#### Written task
Reproduce the data that follows in its entirety, character for character.

#### Data segment
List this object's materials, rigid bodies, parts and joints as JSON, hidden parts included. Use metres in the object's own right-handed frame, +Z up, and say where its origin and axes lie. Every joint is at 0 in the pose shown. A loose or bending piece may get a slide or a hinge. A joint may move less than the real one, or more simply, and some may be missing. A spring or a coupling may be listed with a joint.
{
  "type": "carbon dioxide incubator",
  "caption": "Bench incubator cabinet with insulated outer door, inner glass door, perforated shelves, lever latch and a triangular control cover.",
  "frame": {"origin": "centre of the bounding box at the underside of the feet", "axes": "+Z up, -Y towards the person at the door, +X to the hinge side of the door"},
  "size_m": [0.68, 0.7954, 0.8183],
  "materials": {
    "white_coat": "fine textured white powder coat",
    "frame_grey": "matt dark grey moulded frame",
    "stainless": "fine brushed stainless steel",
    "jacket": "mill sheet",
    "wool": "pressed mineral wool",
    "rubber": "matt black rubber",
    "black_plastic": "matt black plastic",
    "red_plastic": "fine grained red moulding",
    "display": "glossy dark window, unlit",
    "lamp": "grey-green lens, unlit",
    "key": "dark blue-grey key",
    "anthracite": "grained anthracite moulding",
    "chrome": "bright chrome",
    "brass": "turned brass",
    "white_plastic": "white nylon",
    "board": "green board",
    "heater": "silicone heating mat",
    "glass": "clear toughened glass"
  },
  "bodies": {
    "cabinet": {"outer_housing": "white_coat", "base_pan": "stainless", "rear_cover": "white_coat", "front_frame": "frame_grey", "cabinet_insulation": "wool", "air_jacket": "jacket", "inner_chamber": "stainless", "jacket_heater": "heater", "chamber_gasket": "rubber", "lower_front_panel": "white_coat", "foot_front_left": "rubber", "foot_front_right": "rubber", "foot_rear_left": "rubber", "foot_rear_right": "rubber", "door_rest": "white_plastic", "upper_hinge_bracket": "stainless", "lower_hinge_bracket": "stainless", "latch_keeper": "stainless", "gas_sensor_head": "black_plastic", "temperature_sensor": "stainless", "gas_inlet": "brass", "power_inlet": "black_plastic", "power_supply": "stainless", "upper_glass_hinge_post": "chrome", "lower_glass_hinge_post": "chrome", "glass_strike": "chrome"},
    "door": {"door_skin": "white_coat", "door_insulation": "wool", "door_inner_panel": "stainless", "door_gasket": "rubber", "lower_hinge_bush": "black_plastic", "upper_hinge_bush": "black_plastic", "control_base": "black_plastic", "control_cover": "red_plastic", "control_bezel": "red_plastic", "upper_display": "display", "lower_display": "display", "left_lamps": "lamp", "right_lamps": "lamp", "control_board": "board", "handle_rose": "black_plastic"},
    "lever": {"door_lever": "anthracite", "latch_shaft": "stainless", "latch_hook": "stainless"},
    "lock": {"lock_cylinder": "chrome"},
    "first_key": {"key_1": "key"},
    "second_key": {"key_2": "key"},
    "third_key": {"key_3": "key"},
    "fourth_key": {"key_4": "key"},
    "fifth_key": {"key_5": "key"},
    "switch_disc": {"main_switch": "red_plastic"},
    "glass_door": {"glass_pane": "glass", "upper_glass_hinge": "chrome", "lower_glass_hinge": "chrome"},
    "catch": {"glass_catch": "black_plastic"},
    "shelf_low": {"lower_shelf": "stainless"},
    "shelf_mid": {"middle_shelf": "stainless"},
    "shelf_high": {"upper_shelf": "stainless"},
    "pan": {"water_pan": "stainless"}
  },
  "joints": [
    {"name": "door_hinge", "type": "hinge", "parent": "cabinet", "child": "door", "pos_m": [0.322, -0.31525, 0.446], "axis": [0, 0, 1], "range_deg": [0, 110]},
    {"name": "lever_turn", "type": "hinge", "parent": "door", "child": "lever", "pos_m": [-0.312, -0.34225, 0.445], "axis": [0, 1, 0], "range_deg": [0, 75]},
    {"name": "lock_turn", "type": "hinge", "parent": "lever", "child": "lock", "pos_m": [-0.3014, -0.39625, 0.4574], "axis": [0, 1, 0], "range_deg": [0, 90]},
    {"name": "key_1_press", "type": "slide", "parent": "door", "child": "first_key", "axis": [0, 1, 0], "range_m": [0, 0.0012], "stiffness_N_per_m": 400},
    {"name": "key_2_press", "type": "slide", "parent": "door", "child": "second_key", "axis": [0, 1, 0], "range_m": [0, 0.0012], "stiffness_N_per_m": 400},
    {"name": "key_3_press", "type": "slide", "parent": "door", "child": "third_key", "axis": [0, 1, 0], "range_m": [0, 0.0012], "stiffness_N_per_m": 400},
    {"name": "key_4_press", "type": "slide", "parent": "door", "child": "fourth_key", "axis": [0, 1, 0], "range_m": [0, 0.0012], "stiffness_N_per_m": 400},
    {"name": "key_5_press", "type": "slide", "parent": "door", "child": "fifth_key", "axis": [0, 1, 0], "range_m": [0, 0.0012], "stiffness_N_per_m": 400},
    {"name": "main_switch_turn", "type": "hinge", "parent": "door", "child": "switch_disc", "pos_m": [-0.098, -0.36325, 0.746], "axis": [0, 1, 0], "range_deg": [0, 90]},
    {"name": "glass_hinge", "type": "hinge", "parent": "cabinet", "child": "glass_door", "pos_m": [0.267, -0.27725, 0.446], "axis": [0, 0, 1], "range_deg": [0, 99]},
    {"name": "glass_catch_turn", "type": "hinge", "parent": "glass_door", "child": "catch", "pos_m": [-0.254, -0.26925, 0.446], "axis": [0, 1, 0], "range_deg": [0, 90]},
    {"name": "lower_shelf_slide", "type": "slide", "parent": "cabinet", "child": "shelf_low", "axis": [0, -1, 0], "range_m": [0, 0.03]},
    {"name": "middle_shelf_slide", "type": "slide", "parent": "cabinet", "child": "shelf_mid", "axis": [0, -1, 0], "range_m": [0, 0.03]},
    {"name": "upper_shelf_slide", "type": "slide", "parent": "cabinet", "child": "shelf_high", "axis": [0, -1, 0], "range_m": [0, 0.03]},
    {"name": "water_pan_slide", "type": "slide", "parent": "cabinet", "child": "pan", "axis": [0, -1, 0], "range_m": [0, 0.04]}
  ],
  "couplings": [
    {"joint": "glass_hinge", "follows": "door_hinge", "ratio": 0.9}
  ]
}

#### Final result
List this object's materials, rigid bodies, parts and joints as JSON, hidden parts included. Use metres in the object's own right-handed frame, +Z up, and say where its origin and axes lie. Every joint is at 0 in the pose shown. A loose or bending piece may get a slide or a hinge. A joint may move less than the real one, or more simply, and some may be missing. A spring or a coupling may be listed with a joint.
{
  "type": "carbon dioxide incubator",
  "caption": "Bench incubator cabinet with insulated outer door, inner glass door, perforated shelves, lever latch and a triangular control cover.",
  "frame": {"origin": "centre of the bounding box at the underside of the feet", "axes": "+Z up, -Y towards the person at the door, +X to the hinge side of the door"},
  "size_m": [0.68, 0.7954, 0.8183],
  "materials": {
    "white_coat": "fine textured white powder coat",
    "frame_grey": "matt dark grey moulded frame",
    "stainless": "fine brushed stainless steel",
    "jacket": "mill sheet",
    "wool": "pressed mineral wool",
    "rubber": "matt black rubber",
    "black_plastic": "matt black plastic",
    "red_plastic": "fine grained red moulding",
    "display": "glossy dark window, unlit",
    "lamp": "grey-green lens, unlit",
    "key": "dark blue-grey key",
    "anthracite": "grained anthracite moulding",
    "chrome": "bright chrome",
    "brass": "turned brass",
    "white_plastic": "white nylon",
    "board": "green board",
    "heater": "silicone heating mat",
    "glass": "clear toughened glass"
  },
  "bodies": {
    "cabinet": {"outer_housing": "white_coat", "base_pan": "stainless", "rear_cover": "white_coat", "front_frame": "frame_grey", "cabinet_insulation": "wool", "air_jacket": "jacket", "inner_chamber": "stainless", "jacket_heater": "heater", "chamber_gasket": "rubber", "lower_front_panel": "white_coat", "foot_front_left": "rubber", "foot_front_right": "rubber", "foot_rear_left": "rubber", "foot_rear_right": "rubber", "door_rest": "white_plastic", "upper_hinge_bracket": "stainless", "lower_hinge_bracket": "stainless", "latch_keeper": "stainless", "gas_sensor_head": "black_plastic", "temperature_sensor": "stainless", "gas_inlet": "brass", "power_inlet": "black_plastic", "power_supply": "stainless", "upper_glass_hinge_post": "chrome", "lower_glass_hinge_post": "chrome", "glass_strike": "chrome"},
    "door": {"door_skin": "white_coat", "door_insulation": "wool", "door_inner_panel": "stainless", "door_gasket": "rubber", "lower_hinge_bush": "black_plastic", "upper_hinge_bush": "black_plastic", "control_base": "black_plastic", "control_cover": "red_plastic", "control_bezel": "red_plastic", "upper_display": "display", "lower_display": "display", "left_lamps": "lamp", "right_lamps": "lamp", "control_board": "board", "handle_rose": "black_plastic"},
    "lever": {"door_lever": "anthracite", "latch_shaft": "stainless", "latch_hook": "stainless"},
    "lock": {"lock_cylinder": "chrome"},
    "first_key": {"key_1": "key"},
    "second_key": {"key_2": "key"},
    "third_key": {"key_3": "key"},
    "fourth_key": {"key_4": "key"},
    "fifth_key": {"key_5": "key"},
    "switch_disc": {"main_switch": "red_plastic"},
    "glass_door": {"glass_pane": "glass", "upper_glass_hinge": "chrome", "lower_glass_hinge": "chrome"},
    "catch": {"glass_catch": "black_plastic"},
    "shelf_low": {"lower_shelf": "stainless"},
    "shelf_mid": {"middle_shelf": "stainless"},
    "shelf_high": {"upper_shelf": "stainless"},
    "pan": {"water_pan": "stainless"}
  },
  "joints": [
    {"name": "door_hinge", "type": "hinge", "parent": "cabinet", "child": "door", "pos_m": [0.322, -0.31525, 0.446], "axis": [0, 0, 1], "range_deg": [0, 110]},
    {"name": "lever_turn", "type": "hinge", "parent": "door", "child": "lever", "pos_m": [-0.312, -0.34225, 0.445], "axis": [0, 1, 0], "range_deg": [0, 75]},
    {"name": "lock_turn", "type": "hinge", "parent": "lever", "child": "lock", "pos_m": [-0.3014, -0.39625, 0.4574], "axis": [0, 1, 0], "range_deg": [0, 90]},
    {"name": "key_1_press", "type": "slide", "parent": "door", "child": "first_key", "axis": [0, 1, 0], "range_m": [0, 0.0012], "stiffness_N_per_m": 400},
    {"name": "key_2_press", "type": "slide", "parent": "door", "child": "second_key", "axis": [0, 1, 0], "range_m": [0, 0.0012], "stiffness_N_per_m": 400},
    {"name": "key_3_press", "type": "slide", "parent": "door", "child": "third_key", "axis": [0, 1, 0], "range_m": [0, 0.0012], "stiffness_N_per_m": 400},
    {"name": "key_4_press", "type": "slide", "parent": "door", "child": "fourth_key", "axis": [0, 1, 0], "range_m": [0, 0.0012], "stiffness_N_per_m": 400},
    {"name": "key_5_press", "type": "slide", "parent": "door", "child": "fifth_key", "axis": [0, 1, 0], "range_m": [0, 0.0012], "stiffness_N_per_m": 400},
    {"name": "main_switch_turn", "type": "hinge", "parent": "door", "child": "switch_disc", "pos_m": [-0.098, -0.36325, 0.746], "axis": [0, 1, 0], "range_deg": [0, 90]},
    {"name": "glass_hinge", "type": "hinge", "parent": "cabinet", "child": "glass_door", "pos_m": [0.267, -0.27725, 0.446], "axis": [0, 0, 1], "range_deg": [0, 99]},
    {"name": "glass_catch_turn", "type": "hinge", "parent": "glass_door", "child": "catch", "pos_m": [-0.254, -0.26925, 0.446], "axis": [0, 1, 0], "range_deg": [0, 90]},
    {"name": "lower_shelf_slide", "type": "slide", "parent": "cabinet", "child": "shelf_low", "axis": [0, -1, 0], "range_m": [0, 0.03]},
    {"name": "middle_shelf_slide", "type": "slide", "parent": "cabinet", "child": "shelf_mid", "axis": [0, -1, 0], "range_m": [0, 0.03]},
    {"name": "upper_shelf_slide", "type": "slide", "parent": "cabinet", "child": "shelf_high", "axis": [0, -1, 0], "range_m": [0, 0.03]},
    {"name": "water_pan_slide", "type": "slide", "parent": "cabinet", "child": "pan", "axis": [0, -1, 0], "range_m": [0, 0.04]}
  ],
  "couplings": [
    {"joint": "glass_hinge", "follows": "door_hinge", "ratio": 0.9}
  ]
}